**Exercise details:**
Return, exactly as written, the run of lines that begins at the line containing "for (const oneGlove" and ends at the line containing "obj.data.transform(obj.matrix_world)". Nothing outside that run belongs in the answer.

### Material to process ###

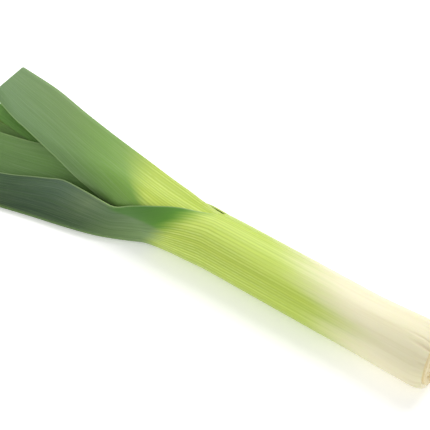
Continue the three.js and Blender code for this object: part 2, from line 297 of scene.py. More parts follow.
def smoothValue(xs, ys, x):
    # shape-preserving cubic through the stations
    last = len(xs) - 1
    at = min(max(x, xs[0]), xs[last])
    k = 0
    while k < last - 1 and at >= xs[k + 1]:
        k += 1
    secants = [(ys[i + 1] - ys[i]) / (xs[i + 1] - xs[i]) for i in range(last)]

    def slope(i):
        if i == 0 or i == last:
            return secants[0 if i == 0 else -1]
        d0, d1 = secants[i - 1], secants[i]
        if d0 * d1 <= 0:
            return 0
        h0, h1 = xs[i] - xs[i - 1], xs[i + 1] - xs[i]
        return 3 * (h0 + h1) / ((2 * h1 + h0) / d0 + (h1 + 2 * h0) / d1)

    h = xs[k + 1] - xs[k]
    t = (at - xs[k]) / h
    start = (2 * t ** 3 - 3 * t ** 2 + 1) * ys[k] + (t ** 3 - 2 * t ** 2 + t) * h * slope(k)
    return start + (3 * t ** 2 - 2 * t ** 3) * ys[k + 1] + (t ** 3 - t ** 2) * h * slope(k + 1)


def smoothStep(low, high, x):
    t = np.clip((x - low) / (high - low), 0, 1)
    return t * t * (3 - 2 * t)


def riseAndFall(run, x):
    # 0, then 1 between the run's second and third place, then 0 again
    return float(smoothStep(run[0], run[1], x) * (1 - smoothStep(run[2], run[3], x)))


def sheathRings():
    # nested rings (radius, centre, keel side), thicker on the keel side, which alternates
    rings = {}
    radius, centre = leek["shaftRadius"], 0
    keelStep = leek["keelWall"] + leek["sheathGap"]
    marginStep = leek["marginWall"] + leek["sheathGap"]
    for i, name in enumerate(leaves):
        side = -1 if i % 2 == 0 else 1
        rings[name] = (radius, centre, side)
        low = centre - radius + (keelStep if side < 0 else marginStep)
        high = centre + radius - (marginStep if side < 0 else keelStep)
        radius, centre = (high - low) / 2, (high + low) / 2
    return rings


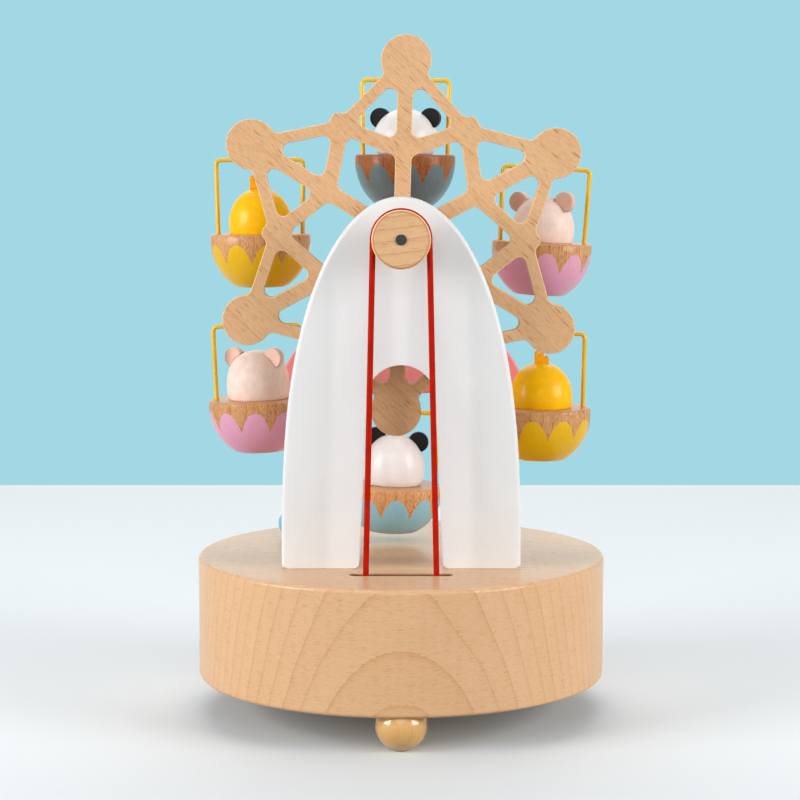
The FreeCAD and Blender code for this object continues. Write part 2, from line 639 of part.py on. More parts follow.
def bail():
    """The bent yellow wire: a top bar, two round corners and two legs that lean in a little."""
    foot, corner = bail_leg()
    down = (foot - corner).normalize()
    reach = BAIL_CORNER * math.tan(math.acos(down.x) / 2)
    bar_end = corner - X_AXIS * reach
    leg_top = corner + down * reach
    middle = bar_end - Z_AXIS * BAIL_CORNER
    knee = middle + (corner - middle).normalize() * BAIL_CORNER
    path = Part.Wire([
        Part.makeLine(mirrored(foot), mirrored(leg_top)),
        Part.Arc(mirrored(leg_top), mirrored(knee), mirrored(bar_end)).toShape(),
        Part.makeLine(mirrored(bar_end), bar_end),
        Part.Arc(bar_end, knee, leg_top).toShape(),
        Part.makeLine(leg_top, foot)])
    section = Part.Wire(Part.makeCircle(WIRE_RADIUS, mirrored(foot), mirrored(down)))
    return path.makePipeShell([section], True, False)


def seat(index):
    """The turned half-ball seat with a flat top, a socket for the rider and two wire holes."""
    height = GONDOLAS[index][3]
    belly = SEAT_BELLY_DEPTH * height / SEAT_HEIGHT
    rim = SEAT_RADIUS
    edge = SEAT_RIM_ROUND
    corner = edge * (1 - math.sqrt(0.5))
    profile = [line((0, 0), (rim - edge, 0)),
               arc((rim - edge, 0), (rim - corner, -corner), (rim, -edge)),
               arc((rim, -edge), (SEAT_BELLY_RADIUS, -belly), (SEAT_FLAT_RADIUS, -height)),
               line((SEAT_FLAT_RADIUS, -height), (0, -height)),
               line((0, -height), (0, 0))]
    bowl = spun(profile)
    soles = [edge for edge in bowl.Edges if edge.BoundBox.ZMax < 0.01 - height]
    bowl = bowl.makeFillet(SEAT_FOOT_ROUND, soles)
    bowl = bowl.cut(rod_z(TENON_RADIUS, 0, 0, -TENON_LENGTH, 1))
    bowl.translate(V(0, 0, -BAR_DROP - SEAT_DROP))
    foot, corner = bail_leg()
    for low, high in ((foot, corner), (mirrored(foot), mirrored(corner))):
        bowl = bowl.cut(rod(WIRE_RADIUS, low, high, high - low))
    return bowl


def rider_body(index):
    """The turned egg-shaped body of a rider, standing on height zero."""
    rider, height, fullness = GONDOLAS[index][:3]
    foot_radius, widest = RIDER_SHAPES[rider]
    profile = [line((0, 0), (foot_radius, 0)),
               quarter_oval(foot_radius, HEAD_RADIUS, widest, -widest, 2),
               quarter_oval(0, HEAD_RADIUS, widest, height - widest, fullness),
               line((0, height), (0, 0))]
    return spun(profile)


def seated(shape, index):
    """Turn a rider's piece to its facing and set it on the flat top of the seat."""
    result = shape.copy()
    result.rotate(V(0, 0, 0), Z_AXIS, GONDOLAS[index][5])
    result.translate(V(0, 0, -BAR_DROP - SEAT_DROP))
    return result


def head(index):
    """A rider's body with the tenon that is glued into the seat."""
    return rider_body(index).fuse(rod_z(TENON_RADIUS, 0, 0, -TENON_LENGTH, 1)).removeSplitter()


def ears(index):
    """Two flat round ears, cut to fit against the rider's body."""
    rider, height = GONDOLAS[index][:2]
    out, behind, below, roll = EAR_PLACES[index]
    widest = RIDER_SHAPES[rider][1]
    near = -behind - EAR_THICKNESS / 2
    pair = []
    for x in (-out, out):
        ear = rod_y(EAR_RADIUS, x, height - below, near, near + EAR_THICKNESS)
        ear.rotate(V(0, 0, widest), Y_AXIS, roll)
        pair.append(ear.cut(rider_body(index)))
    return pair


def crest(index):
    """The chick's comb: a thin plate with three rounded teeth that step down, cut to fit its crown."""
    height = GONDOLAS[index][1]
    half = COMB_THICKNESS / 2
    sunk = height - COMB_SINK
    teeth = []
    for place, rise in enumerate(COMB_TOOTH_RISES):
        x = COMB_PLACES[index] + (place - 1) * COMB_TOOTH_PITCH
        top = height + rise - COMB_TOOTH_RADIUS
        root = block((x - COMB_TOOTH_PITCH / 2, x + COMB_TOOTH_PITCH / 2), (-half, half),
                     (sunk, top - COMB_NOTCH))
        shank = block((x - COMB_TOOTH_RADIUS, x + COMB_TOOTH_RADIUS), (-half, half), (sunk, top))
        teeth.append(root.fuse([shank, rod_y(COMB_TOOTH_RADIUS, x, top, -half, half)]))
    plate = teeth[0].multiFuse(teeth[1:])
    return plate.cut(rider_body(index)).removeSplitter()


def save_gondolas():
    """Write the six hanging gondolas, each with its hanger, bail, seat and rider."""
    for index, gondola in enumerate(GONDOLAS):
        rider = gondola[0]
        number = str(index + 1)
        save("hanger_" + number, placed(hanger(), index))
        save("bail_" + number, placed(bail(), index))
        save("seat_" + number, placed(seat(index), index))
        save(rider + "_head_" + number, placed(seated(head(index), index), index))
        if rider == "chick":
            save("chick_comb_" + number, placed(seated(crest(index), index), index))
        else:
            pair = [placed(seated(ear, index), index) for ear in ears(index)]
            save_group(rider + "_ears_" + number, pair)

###
### Material to process ###

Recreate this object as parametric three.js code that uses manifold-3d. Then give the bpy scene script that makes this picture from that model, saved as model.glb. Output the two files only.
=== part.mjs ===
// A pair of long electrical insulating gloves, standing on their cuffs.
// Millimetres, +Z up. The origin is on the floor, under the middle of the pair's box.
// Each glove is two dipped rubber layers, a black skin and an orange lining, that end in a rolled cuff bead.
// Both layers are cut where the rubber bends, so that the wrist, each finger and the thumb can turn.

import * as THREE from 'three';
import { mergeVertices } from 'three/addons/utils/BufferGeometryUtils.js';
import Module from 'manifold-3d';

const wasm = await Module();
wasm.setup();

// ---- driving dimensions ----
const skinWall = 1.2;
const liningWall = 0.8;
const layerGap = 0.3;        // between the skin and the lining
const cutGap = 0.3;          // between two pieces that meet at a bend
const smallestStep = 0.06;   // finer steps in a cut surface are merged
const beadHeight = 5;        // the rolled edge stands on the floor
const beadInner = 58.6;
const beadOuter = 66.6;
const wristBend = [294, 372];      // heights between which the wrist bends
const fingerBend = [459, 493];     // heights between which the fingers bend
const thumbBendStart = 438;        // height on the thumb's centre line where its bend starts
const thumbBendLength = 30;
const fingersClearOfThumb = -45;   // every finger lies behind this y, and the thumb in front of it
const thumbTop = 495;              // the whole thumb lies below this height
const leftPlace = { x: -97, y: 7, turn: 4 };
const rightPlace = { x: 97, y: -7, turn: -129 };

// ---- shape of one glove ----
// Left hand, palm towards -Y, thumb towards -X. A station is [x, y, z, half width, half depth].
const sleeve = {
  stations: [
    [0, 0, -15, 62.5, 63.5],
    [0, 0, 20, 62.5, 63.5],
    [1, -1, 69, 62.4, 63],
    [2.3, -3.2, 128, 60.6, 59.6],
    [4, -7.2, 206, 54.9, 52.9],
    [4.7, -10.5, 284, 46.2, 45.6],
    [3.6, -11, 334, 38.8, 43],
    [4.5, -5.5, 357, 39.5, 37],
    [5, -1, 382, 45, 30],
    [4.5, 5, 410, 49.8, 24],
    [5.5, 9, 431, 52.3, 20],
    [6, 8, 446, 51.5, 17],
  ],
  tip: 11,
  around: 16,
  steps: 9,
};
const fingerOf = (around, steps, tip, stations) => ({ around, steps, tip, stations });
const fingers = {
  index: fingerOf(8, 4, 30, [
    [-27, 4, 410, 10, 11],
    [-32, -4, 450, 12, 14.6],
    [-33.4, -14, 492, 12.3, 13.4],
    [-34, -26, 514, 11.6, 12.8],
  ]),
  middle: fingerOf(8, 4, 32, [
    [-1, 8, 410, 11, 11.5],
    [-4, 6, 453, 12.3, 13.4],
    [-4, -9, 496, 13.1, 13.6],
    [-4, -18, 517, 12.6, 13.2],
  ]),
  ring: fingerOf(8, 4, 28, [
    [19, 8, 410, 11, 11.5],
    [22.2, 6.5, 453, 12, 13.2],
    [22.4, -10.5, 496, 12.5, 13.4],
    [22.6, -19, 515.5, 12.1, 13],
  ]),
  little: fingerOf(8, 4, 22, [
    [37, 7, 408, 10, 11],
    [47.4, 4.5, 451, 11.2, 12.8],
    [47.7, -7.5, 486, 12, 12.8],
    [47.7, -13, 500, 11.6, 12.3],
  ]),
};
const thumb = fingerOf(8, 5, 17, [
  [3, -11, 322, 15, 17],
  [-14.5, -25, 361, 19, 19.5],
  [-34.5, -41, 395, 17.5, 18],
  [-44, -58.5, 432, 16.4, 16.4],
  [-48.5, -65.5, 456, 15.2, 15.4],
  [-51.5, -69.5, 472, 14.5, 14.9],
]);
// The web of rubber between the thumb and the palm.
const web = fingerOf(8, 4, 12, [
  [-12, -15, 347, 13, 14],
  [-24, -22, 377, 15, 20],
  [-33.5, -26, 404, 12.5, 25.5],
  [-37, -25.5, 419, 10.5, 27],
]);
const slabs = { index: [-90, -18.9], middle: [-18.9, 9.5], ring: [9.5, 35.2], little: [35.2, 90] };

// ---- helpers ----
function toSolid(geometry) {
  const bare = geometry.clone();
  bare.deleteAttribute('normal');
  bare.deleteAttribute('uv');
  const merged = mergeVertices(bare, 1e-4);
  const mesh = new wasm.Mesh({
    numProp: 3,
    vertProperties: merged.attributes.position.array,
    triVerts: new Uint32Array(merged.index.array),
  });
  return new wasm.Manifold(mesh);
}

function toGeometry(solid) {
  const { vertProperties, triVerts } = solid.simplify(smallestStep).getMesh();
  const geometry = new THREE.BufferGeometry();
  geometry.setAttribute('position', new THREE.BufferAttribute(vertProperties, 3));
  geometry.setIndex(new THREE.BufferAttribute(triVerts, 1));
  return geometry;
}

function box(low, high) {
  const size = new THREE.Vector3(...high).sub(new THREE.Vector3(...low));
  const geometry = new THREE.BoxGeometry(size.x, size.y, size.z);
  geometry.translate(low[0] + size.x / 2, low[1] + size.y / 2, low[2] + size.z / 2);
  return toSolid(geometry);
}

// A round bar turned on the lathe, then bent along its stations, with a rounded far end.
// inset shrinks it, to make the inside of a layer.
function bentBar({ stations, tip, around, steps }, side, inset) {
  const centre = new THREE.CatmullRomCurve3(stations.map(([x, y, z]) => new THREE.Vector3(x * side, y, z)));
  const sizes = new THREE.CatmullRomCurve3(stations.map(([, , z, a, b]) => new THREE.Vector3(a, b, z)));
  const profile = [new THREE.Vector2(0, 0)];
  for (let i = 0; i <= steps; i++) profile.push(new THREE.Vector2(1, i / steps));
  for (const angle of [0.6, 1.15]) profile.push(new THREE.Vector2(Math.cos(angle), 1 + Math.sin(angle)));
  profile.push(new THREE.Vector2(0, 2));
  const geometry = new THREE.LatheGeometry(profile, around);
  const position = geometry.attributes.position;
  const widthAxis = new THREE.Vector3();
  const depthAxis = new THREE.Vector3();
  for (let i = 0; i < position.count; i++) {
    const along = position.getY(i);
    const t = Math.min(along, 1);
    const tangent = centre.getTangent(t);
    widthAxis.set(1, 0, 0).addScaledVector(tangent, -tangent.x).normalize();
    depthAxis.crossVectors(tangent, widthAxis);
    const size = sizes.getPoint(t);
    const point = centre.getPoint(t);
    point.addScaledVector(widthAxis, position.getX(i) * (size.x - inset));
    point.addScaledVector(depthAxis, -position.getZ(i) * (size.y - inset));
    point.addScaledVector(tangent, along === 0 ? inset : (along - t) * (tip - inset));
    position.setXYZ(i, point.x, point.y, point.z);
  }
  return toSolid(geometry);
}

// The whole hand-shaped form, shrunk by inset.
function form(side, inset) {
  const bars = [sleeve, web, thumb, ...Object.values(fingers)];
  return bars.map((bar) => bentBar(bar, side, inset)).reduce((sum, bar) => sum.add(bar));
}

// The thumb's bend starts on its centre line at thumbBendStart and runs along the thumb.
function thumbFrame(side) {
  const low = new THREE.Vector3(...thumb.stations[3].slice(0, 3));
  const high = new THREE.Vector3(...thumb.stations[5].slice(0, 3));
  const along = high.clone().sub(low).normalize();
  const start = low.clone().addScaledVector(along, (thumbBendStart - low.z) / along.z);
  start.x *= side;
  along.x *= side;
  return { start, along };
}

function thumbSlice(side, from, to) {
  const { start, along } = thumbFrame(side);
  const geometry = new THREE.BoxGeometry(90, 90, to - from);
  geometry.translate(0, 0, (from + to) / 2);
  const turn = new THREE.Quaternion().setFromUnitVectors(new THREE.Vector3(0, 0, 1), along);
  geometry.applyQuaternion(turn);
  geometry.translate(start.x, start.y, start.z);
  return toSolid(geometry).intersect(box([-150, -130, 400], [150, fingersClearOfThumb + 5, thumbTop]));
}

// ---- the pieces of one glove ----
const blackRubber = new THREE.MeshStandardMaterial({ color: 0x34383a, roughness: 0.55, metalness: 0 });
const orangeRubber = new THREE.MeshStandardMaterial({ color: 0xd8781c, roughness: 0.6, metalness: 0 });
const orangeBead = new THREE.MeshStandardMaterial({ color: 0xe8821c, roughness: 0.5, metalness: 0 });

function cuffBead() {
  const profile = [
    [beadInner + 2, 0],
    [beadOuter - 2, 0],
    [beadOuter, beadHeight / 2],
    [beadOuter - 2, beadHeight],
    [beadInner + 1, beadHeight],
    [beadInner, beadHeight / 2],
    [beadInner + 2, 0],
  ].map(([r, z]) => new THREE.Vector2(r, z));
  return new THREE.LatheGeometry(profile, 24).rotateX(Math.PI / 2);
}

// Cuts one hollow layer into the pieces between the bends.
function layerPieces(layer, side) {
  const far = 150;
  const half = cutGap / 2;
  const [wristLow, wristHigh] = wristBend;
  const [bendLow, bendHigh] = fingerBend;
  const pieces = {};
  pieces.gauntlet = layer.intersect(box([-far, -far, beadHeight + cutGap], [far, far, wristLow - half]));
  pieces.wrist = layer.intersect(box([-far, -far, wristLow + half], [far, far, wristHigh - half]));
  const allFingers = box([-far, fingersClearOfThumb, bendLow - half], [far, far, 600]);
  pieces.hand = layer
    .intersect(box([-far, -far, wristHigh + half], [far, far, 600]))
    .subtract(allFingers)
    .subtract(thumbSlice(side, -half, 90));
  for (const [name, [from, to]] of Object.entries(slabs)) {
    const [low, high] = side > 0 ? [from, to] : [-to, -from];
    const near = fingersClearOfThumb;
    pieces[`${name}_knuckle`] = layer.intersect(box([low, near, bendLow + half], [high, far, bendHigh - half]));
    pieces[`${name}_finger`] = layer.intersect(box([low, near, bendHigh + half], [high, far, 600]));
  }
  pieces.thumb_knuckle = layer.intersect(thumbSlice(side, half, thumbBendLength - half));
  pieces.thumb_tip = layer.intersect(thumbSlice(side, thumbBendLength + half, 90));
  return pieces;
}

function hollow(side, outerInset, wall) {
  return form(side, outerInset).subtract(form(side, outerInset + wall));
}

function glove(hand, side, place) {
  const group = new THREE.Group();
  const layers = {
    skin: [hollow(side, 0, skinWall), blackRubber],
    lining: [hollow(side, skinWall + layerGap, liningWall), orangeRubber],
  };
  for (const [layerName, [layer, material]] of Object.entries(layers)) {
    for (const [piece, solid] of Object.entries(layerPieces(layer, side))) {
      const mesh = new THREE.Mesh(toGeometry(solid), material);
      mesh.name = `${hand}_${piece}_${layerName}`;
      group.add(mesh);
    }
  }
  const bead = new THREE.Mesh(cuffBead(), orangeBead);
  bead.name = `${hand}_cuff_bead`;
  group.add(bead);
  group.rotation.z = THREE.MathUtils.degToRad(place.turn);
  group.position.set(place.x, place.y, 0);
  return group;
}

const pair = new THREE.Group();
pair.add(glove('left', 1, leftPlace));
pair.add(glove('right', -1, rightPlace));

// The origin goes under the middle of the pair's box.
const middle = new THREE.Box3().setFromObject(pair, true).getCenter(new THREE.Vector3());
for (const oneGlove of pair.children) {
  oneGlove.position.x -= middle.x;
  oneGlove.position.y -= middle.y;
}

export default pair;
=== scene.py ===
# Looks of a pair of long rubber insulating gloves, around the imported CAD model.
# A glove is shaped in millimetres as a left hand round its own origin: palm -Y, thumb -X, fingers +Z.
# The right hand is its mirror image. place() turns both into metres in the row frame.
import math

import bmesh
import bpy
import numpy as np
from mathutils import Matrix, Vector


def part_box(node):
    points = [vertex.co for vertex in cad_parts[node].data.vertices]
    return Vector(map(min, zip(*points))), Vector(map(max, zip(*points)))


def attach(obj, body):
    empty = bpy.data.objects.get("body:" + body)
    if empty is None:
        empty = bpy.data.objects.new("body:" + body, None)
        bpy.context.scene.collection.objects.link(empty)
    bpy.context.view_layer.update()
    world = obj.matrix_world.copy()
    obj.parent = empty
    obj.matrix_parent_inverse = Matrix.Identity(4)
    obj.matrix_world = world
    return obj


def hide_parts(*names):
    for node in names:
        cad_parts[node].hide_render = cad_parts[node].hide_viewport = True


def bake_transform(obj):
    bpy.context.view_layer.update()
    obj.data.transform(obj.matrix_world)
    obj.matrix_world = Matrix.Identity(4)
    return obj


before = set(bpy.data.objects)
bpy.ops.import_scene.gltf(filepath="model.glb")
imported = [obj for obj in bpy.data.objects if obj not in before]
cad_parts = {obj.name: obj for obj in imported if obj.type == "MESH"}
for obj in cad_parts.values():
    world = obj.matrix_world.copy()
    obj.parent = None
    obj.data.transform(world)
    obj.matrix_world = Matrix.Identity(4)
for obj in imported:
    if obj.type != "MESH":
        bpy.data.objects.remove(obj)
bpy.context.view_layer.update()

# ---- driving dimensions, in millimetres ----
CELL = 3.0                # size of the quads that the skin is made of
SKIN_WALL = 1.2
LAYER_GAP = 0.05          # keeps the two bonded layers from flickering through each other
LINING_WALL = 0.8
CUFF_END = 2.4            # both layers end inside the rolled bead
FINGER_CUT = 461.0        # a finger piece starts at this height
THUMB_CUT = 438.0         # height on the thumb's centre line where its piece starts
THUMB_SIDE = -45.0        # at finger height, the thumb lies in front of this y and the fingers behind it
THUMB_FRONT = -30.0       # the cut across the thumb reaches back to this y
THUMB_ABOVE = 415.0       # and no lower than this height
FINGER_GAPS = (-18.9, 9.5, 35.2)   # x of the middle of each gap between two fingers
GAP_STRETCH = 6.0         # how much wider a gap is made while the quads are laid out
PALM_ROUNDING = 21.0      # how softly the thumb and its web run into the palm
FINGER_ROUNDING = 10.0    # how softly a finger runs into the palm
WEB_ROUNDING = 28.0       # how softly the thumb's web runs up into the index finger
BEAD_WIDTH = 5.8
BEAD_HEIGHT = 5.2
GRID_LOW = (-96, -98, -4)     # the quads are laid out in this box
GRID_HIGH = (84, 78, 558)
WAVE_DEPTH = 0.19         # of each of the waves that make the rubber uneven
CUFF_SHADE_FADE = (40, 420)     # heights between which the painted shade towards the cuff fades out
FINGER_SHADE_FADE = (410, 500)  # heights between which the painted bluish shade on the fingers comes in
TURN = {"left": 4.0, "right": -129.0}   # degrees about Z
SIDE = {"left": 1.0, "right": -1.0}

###
### Material to process ###

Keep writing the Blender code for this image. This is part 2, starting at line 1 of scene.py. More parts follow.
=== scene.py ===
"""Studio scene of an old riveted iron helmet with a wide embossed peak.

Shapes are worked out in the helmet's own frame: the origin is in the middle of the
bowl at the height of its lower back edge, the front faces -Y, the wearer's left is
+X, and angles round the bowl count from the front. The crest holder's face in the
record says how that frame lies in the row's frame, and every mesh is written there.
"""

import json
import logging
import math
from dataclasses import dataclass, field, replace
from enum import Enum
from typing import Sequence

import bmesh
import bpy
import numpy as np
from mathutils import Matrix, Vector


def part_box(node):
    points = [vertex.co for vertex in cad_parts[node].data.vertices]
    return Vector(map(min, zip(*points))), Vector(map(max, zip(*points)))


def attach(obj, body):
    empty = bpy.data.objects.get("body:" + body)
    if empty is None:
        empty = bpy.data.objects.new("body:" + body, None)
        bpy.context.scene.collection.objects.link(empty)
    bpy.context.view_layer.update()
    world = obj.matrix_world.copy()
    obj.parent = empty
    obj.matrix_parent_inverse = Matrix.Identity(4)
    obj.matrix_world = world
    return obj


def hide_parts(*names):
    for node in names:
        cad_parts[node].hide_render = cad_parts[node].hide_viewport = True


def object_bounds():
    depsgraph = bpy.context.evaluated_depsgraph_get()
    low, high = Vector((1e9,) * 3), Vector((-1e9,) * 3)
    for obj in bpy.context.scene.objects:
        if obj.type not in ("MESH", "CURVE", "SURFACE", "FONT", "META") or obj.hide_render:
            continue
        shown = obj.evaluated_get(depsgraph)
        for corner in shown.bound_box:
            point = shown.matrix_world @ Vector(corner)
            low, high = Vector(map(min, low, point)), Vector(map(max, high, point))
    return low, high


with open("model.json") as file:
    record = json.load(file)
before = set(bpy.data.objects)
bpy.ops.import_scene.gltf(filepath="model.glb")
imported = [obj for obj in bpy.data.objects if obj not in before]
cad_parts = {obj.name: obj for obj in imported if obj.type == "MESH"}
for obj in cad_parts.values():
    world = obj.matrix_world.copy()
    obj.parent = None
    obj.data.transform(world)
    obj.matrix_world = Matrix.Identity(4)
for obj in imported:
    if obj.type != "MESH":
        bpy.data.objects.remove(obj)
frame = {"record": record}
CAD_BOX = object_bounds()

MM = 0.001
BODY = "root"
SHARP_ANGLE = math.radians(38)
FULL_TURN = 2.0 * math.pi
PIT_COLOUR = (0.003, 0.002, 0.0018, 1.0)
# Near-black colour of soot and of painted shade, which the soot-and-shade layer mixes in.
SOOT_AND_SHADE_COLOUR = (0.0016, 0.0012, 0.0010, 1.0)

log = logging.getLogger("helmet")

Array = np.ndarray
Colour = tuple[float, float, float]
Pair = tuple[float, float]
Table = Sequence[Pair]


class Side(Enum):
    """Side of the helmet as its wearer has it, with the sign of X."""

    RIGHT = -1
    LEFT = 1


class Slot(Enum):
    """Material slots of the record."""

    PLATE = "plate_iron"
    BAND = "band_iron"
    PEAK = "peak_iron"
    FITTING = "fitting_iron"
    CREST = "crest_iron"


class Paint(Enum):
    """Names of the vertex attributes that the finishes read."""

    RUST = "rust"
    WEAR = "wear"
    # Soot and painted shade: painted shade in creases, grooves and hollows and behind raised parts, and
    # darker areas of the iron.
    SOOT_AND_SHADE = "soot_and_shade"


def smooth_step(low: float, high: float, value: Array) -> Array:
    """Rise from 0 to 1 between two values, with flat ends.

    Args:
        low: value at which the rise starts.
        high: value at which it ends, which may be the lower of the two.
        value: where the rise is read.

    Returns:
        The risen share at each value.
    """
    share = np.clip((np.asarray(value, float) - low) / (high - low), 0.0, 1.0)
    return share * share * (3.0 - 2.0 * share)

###

**Right answer:**
for (const oneGlove of pair.children) {
  oneGlove.position.x -= middle.x;
  oneGlove.position.y -= middle.y;
}

export default pair;
=== scene.py ===
# Looks of a pair of long rubber insulating gloves, around the imported CAD model.
# A glove is shaped in millimetres as a left hand round its own origin: palm -Y, thumb -X, fingers +Z.
# The right hand is its mirror image. place() turns both into metres in the row frame.
import math

import bmesh
import bpy
import numpy as np
from mathutils import Matrix, Vector


def part_box(node):
    points = [vertex.co for vertex in cad_parts[node].data.vertices]
    return Vector(map(min, zip(*points))), Vector(map(max, zip(*points)))


def attach(obj, body):
    empty = bpy.data.objects.get("body:" + body)
    if empty is None:
        empty = bpy.data.objects.new("body:" + body, None)
        bpy.context.scene.collection.objects.link(empty)
    bpy.context.view_layer.update()
    world = obj.matrix_world.copy()
    obj.parent = empty
    obj.matrix_parent_inverse = Matrix.Identity(4)
    obj.matrix_world = world
    return obj


def hide_parts(*names):
    for node in names:
        cad_parts[node].hide_render = cad_parts[node].hide_viewport = True


def bake_transform(obj):
    bpy.context.view_layer.update()
    obj.data.transform(obj.matrix_world)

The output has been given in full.